Set down exactly, please, each line from the one containing "Write part 2 of" through the one containing "return spring", both lines included, and no other line.

▶ _Stored data_
# # #

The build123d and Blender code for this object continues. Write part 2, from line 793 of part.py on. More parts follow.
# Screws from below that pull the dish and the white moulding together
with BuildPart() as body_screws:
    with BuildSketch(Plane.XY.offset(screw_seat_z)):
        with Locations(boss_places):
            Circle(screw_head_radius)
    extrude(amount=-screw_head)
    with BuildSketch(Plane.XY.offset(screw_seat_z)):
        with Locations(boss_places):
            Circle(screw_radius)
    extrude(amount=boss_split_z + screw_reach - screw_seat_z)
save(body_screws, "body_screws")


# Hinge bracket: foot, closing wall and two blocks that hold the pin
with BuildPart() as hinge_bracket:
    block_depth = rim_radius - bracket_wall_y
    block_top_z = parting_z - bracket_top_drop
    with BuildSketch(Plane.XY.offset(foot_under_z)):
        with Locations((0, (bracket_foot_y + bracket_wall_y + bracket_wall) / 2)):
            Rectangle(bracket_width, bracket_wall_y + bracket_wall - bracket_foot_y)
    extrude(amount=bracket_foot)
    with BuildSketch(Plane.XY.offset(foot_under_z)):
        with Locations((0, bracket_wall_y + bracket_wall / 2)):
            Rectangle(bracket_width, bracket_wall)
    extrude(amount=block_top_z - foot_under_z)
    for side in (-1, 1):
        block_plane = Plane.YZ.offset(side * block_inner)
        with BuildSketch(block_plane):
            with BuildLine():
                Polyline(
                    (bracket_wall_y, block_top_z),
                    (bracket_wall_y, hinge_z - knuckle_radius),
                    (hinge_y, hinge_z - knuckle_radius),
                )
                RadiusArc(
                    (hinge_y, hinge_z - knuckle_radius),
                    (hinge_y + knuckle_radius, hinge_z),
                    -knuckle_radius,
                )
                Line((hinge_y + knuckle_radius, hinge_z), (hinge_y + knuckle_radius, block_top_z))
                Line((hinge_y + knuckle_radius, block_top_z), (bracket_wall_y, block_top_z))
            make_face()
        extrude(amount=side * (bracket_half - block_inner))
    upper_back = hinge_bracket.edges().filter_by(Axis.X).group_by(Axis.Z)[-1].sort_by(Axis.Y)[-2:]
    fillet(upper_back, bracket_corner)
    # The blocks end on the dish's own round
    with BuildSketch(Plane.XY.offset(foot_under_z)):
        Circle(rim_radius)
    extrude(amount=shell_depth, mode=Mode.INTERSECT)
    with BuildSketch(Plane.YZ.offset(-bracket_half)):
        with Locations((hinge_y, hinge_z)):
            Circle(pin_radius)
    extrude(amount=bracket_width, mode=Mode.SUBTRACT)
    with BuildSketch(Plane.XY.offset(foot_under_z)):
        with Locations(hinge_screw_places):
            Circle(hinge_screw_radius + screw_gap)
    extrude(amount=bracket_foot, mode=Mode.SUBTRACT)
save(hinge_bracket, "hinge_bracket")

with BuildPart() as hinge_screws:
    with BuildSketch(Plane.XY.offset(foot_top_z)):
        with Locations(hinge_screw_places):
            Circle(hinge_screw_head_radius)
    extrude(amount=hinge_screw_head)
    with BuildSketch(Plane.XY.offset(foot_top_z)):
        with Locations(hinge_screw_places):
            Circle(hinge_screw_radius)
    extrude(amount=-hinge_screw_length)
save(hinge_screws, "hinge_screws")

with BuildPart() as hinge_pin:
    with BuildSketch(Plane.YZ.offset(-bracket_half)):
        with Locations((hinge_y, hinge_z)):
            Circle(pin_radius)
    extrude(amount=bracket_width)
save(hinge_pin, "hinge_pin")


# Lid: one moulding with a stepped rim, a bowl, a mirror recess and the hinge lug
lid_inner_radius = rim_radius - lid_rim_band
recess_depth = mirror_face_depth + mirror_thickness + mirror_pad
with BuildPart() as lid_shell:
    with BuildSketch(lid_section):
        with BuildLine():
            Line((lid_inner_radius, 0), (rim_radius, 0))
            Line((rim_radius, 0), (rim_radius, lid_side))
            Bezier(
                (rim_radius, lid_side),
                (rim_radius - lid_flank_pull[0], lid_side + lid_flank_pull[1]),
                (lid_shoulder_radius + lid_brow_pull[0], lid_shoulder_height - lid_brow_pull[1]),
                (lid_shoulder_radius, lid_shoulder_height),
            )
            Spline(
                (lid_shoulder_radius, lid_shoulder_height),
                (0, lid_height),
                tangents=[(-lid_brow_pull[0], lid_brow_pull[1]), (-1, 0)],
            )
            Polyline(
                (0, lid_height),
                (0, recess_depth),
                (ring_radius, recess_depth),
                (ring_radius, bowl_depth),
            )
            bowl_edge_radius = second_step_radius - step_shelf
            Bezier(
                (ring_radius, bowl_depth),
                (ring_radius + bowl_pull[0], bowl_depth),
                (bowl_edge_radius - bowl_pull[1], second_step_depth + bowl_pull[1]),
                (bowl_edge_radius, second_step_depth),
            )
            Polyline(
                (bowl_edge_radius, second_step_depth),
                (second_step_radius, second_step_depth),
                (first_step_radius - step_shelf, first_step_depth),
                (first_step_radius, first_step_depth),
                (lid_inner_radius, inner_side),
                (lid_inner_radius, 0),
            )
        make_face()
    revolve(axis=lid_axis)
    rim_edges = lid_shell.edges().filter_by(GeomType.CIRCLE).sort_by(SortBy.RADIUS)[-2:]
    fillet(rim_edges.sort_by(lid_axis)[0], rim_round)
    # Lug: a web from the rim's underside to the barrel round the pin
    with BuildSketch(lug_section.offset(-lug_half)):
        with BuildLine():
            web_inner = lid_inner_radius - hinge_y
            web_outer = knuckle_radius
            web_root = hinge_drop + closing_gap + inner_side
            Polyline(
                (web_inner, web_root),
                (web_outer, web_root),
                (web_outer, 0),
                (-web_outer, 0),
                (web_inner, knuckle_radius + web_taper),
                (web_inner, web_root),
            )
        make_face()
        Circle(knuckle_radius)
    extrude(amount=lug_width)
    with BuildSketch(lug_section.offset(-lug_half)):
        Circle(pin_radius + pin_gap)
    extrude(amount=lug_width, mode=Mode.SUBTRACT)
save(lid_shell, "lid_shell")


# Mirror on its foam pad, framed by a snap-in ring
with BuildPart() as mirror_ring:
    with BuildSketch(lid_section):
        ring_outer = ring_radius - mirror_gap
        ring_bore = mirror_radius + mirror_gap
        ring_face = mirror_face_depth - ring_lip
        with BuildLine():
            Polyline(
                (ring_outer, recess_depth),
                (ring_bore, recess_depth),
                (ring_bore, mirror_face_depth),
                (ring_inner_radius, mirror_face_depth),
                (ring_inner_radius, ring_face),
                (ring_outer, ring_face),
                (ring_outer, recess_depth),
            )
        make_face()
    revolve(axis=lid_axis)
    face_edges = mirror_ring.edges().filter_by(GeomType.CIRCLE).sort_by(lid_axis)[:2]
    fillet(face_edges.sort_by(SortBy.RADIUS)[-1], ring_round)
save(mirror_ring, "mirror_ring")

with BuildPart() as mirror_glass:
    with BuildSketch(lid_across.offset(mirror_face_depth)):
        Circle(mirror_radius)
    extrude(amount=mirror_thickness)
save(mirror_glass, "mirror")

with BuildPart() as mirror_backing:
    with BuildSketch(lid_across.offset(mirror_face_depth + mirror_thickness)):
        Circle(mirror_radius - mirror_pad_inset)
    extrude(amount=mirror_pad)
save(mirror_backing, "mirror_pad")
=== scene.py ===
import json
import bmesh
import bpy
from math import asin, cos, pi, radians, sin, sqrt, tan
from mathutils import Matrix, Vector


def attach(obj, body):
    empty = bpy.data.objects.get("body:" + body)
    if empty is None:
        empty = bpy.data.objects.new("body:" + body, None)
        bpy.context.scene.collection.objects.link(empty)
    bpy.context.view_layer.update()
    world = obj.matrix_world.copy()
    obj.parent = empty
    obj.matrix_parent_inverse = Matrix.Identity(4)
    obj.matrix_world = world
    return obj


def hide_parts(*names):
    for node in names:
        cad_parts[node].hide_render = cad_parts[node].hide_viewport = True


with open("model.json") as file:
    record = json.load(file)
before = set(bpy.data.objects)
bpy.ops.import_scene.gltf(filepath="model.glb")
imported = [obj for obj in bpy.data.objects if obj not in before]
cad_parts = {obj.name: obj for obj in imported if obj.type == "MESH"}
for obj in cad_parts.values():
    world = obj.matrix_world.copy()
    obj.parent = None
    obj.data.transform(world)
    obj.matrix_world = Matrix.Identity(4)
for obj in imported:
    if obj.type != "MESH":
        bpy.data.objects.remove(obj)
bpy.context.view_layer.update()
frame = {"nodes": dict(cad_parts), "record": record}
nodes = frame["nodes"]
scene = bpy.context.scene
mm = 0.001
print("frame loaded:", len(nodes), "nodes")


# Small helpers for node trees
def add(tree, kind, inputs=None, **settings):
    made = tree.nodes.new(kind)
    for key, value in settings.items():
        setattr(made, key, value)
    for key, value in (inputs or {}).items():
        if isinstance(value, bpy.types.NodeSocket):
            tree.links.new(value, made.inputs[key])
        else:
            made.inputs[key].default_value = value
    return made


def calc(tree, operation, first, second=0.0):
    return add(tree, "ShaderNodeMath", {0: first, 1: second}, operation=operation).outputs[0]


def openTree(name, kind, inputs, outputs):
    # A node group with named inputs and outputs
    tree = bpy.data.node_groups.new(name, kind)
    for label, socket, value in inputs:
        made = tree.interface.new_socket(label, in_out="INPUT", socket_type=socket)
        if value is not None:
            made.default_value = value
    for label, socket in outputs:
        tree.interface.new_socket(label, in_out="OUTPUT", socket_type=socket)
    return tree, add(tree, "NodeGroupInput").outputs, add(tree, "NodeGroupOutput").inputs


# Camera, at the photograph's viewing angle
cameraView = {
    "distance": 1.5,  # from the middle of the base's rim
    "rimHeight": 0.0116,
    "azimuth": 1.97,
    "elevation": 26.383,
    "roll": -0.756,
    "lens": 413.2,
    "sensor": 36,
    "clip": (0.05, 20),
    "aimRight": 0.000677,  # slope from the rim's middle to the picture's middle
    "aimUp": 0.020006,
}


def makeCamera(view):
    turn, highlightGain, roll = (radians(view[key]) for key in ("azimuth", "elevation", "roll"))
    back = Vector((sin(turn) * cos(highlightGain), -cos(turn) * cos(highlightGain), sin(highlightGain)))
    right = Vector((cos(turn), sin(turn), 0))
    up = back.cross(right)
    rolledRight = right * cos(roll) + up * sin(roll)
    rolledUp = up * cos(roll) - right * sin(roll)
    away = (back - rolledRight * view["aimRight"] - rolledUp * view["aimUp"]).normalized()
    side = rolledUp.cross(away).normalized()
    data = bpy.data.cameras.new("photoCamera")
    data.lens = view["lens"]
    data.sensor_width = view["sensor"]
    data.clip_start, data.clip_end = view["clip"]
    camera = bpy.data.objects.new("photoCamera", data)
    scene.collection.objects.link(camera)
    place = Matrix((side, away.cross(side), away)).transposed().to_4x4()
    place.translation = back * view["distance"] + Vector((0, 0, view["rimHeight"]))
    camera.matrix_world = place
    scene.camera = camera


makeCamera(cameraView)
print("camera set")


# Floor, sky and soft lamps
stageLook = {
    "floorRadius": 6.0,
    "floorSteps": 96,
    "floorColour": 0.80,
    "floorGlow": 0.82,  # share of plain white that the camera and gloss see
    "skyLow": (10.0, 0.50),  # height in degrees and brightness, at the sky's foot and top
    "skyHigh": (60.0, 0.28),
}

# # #

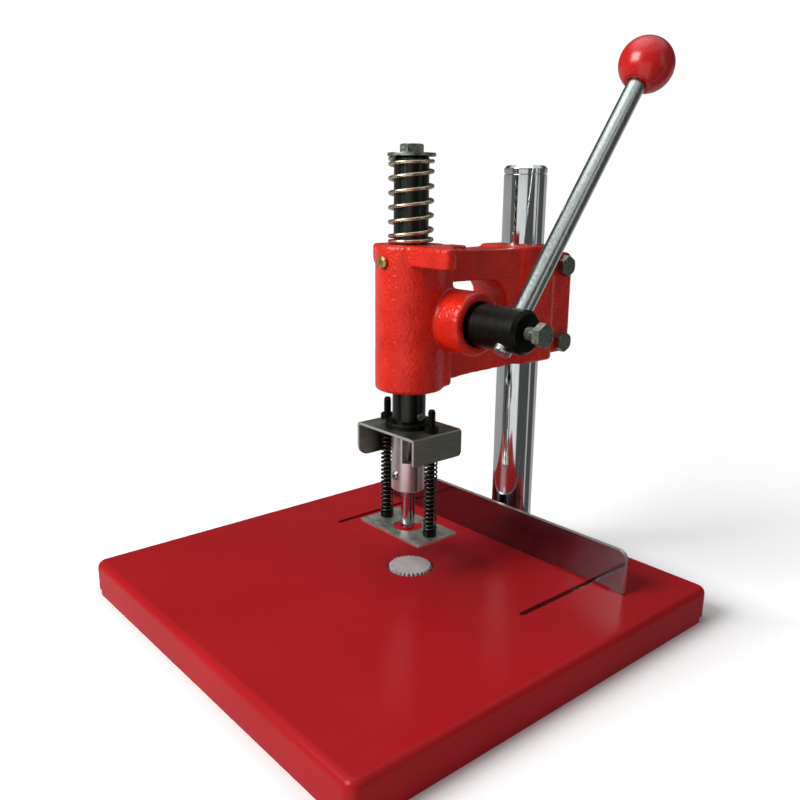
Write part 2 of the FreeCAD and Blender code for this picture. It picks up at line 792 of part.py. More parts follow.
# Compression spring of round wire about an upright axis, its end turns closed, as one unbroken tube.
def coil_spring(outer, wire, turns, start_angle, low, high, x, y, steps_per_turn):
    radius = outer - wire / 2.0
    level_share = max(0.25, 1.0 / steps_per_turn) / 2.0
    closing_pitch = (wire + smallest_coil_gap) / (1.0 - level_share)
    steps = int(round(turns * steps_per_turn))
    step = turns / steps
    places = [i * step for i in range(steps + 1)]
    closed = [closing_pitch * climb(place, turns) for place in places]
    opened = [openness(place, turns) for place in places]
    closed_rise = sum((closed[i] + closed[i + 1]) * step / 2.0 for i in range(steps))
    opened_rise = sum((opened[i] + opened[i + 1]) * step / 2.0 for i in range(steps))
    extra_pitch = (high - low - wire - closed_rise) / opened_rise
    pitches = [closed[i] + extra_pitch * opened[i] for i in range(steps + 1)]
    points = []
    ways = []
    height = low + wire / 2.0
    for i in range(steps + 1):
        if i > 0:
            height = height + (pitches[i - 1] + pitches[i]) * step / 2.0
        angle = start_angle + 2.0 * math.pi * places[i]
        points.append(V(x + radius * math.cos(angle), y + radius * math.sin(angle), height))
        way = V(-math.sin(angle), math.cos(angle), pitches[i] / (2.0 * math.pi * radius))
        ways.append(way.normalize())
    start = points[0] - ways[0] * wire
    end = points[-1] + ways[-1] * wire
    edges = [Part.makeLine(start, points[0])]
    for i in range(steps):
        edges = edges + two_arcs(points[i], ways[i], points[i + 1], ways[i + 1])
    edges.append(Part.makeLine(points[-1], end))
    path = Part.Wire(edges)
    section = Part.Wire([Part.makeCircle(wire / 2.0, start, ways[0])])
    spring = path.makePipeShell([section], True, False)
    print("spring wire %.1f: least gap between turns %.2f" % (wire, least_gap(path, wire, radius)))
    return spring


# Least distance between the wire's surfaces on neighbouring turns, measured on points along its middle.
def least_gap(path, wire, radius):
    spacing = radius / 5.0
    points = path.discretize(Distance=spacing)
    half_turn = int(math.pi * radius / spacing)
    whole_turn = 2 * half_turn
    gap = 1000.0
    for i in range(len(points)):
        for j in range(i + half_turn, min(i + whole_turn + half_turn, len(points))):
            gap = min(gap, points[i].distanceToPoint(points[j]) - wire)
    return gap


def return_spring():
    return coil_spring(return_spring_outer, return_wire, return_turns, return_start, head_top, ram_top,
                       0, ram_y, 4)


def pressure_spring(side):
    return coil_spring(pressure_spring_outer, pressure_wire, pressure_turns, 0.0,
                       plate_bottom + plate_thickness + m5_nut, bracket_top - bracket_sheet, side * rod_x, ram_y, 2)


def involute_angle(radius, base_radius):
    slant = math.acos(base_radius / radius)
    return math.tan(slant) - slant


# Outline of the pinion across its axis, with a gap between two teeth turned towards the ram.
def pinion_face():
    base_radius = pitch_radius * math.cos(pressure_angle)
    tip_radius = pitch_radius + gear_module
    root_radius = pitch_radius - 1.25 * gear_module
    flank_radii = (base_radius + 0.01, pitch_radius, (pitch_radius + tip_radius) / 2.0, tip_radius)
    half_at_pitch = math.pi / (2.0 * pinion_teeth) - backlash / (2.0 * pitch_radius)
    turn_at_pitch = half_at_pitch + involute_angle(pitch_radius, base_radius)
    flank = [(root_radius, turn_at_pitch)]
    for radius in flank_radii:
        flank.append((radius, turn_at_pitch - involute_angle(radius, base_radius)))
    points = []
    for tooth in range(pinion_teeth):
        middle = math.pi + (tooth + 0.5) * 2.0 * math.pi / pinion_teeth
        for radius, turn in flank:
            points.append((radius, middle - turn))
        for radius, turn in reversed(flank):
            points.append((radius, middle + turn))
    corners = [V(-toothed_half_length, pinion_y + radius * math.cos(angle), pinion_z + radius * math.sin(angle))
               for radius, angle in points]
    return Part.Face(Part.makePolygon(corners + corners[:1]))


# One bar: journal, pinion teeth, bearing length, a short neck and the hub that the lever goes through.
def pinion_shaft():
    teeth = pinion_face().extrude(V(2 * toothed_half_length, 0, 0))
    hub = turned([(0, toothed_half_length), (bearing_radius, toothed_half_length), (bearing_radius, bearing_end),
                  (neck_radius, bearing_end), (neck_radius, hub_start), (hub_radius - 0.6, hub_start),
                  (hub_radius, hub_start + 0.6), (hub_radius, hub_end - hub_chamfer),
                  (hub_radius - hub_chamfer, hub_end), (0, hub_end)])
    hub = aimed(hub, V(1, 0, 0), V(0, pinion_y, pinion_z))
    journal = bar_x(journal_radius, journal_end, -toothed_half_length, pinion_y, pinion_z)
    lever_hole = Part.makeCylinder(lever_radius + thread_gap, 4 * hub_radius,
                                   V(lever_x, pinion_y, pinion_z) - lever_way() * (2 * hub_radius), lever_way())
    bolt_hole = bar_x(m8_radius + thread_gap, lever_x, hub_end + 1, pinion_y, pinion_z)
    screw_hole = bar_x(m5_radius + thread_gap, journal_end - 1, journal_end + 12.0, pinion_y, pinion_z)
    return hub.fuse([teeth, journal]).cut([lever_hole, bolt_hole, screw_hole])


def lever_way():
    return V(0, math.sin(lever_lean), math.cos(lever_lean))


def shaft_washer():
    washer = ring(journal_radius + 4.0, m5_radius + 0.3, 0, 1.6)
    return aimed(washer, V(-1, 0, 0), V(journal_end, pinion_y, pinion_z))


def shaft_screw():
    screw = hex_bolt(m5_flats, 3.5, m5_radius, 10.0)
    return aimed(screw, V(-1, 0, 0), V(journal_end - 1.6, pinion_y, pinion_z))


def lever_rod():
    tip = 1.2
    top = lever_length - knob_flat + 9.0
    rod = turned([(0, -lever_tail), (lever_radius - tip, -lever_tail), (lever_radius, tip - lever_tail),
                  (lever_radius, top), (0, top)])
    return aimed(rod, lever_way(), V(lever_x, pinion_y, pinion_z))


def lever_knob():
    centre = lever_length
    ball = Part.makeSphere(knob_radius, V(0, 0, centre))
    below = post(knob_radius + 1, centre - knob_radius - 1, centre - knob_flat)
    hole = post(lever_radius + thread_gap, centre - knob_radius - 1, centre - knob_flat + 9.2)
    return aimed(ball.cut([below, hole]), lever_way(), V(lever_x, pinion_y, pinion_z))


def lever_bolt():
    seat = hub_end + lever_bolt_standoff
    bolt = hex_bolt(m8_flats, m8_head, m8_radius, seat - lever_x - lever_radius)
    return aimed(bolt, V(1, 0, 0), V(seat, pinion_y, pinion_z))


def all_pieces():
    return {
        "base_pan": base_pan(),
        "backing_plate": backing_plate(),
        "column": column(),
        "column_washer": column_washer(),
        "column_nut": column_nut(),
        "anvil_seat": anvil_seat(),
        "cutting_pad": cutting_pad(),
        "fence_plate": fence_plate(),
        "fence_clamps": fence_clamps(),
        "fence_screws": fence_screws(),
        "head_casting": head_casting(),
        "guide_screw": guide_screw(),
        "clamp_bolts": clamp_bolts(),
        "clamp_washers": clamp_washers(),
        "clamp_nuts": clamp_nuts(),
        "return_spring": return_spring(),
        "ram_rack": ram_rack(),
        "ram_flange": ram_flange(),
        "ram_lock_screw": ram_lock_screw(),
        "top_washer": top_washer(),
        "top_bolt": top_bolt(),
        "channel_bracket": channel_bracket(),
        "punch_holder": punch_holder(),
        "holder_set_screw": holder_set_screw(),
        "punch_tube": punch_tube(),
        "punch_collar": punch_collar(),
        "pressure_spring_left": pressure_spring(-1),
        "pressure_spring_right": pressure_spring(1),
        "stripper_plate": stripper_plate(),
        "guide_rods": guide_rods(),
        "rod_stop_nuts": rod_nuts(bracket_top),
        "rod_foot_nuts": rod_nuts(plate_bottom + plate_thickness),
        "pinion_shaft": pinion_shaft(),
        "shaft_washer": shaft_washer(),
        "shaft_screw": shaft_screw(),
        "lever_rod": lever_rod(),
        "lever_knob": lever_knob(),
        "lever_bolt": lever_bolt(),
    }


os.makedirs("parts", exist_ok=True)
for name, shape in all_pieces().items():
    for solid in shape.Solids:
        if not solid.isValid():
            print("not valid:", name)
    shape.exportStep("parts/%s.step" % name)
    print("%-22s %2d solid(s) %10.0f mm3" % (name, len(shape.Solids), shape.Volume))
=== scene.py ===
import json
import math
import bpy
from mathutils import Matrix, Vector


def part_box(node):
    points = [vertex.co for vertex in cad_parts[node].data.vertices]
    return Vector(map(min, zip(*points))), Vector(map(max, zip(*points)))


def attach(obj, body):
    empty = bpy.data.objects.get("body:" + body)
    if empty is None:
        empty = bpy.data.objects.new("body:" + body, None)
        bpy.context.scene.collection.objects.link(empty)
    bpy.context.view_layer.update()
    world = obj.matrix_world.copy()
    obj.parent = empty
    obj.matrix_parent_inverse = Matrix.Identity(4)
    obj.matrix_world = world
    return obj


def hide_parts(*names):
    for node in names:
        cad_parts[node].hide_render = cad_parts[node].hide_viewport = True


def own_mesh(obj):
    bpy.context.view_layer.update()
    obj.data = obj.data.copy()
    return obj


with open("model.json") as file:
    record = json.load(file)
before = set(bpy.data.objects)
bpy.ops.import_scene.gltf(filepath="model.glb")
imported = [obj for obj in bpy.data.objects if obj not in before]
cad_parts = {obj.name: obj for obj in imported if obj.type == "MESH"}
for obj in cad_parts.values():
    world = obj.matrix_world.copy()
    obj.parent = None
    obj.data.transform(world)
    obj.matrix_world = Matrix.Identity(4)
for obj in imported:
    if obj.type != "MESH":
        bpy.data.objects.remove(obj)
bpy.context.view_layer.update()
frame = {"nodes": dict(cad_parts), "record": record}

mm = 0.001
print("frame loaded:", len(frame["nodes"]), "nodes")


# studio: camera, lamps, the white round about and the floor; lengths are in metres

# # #

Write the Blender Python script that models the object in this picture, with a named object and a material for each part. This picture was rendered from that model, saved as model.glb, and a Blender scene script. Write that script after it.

# # #

▶ _Solution for this task_
Write part 2 of the FreeCAD and Blender code for this picture. It picks up at line 792 of part.py. More parts follow.
# Compression spring of round wire about an upright axis, its end turns closed, as one unbroken tube.
def coil_spring(outer, wire, turns, start_angle, low, high, x, y, steps_per_turn):
    radius = outer - wire / 2.0
    level_share = max(0.25, 1.0 / steps_per_turn) / 2.0
    closing_pitch = (wire + smallest_coil_gap) / (1.0 - level_share)
    steps = int(round(turns * steps_per_turn))
    step = turns / steps
    places = [i * step for i in range(steps + 1)]
    closed = [closing_pitch * climb(place, turns) for place in places]
    opened = [openness(place, turns) for place in places]
    closed_rise = sum((closed[i] + closed[i + 1]) * step / 2.0 for i in range(steps))
    opened_rise = sum((opened[i] + opened[i + 1]) * step / 2.0 for i in range(steps))
    extra_pitch = (high - low - wire - closed_rise) / opened_rise
    pitches = [closed[i] + extra_pitch * opened[i] for i in range(steps + 1)]
    points = []
    ways = []
    height = low + wire / 2.0
    for i in range(steps + 1):
        if i > 0:
            height = height + (pitches[i - 1] + pitches[i]) * step / 2.0
        angle = start_angle + 2.0 * math.pi * places[i]
        points.append(V(x + radius * math.cos(angle), y + radius * math.sin(angle), height))
        way = V(-math.sin(angle), math.cos(angle), pitches[i] / (2.0 * math.pi * radius))
        ways.append(way.normalize())
    start = points[0] - ways[0] * wire
    end = points[-1] + ways[-1] * wire
    edges = [Part.makeLine(start, points[0])]
    for i in range(steps):
        edges = edges + two_arcs(points[i], ways[i], points[i + 1], ways[i + 1])
    edges.append(Part.makeLine(points[-1], end))
    path = Part.Wire(edges)
    section = Part.Wire([Part.makeCircle(wire / 2.0, start, ways[0])])
    spring = path.makePipeShell([section], True, False)
    print("spring wire %.1f: least gap between turns %.2f" % (wire, least_gap(path, wire, radius)))
    return spring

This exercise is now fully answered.